I suggest that to call sickness, or family problems, or some other stressful condition a “cross” we have to bear is to cheapen the cross. Jesus spoke of “taking up our cross and following him” (Mark 8:34), but in the New Testament the cross means persecution. Unless we’re being persecuted for our faith we’re not “bearing a cross.” Paul (Philippians 3:10) and Peter (1 Peter 4:13) speak of sharing in the sufferings of Jesus. But didn’t Jesus suffer enough for all of us? As members of Jesus we enter into his suffering on the cross, and also his victory over sin and death in his resurrection. The stressful and difficult situations we face aren’t equivalent to the cross of Jesus.

Sometimes our favorite songs contain “sacred cows” we need to question. “Take the name of Jesus with you, child of sorrow and of woe.” No, we’re not children of sorrow and woe; we’re children of our Father and we take the name of Jesus as our shield against the foe. Or we sing, “I will cling to the cross, the old rugged cross” — no, we don’t cling to the cross; we cling to the risen Jesus who has overcome the cross and opened our pathway into God’s new creation.
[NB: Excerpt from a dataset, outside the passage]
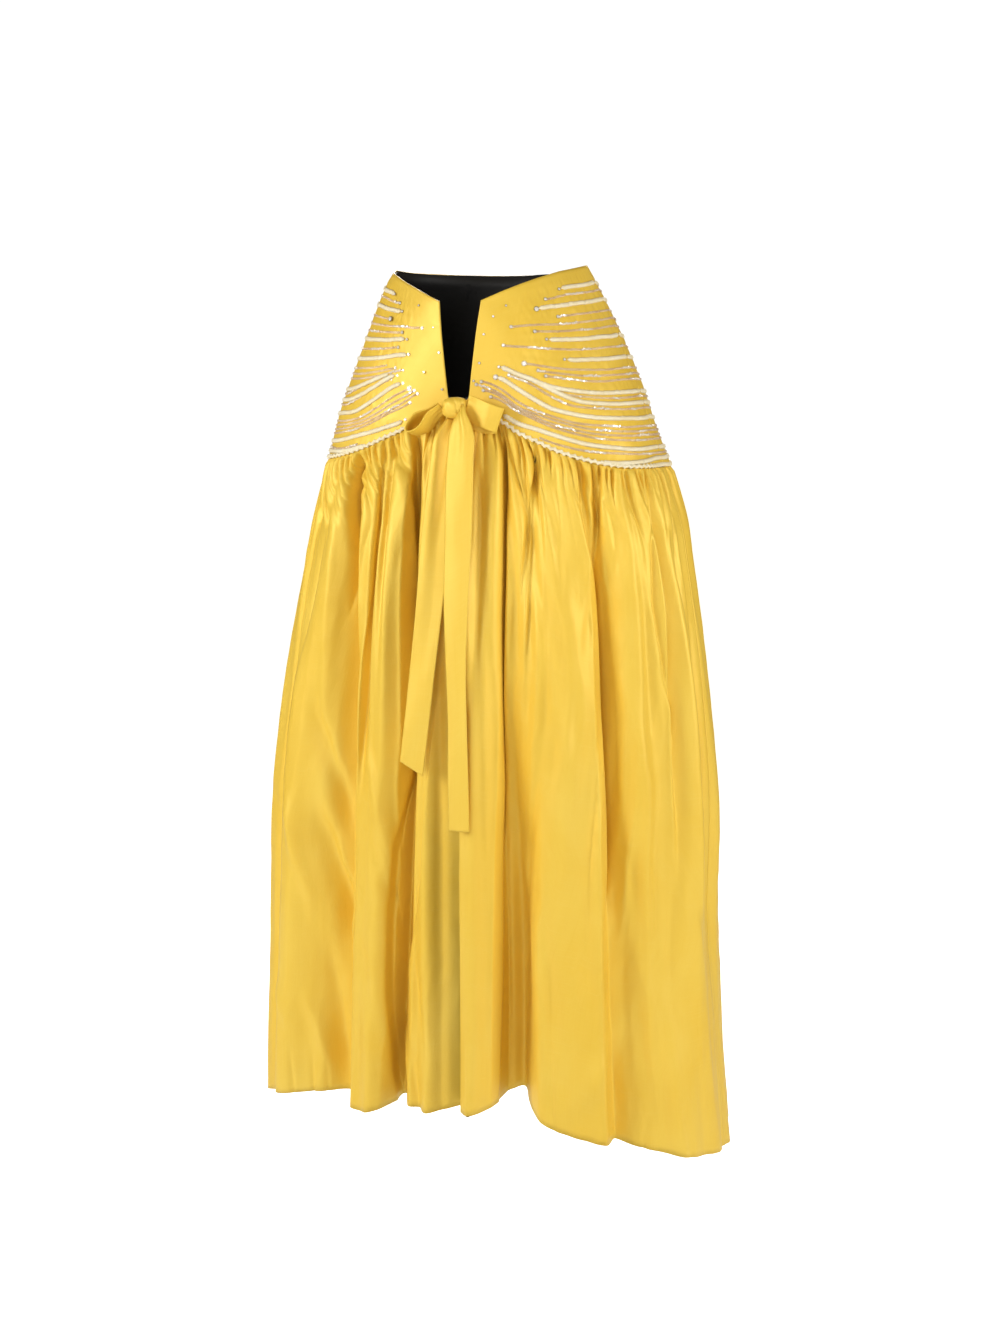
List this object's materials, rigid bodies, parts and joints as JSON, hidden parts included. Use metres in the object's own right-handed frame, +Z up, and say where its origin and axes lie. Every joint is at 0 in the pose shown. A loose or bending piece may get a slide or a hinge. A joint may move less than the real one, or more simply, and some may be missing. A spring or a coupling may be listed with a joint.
{
  "type": "cloak",
  "caption": "Long evening cloak, worn and empty: a stiff embroidered shoulder yoke with a notched neckline, a full gathered skirt open at the front, and a bow tie with two long tails.",
  "frame": {"origin": "midway between the two pointed shoulder corners of the neckline, level with them, where the wearer's shoulders carry the cloak", "axes": "+Z up, the front faces -Y, +X towards the wearer's left"},
  "size_m": [0.7601, 0.4995, 1.3523],
  "materials": {
    "gold_silk": "golden yellow silk taffeta with a soft satin sheen",
    "black_lining": "black lining silk",
    "cream_braid": "cream braided cord"
  },
  "bodies": {
    "root": {"yoke_front_left": "gold_silk", "yoke_front_right": "gold_silk", "yoke_back": "gold_silk", "skirt_front_left": "gold_silk", "skirt_front_right": "gold_silk", "skirt_back": "gold_silk", "bow_knot": "gold_silk", "bow_loop_left": "gold_silk", "bow_loop_right": "gold_silk", "tie_tail_left": "gold_silk", "tie_tail_right": "gold_silk", "yoke_lining": "black_lining", "front_lining": "black_lining", "seam_braid": "cream_braid"}
  },
  "joints": []
}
In this study we’ve looked at five “sacred cows”: (1) “God is in control” (2) “This world is not my home” (3) “You never know what God will do” (4) “I’m just an old sinner” and (5) “We all have our cross to bear.” When I hear expressions like these I’m tempted to exclaim, “Holy Cow! — is that really true? Does that square with Scripture?” We need to be like the people Paul and Silas met in Berea who “received the word with all eagerness, examining the Scriptures daily to see if these things were so.”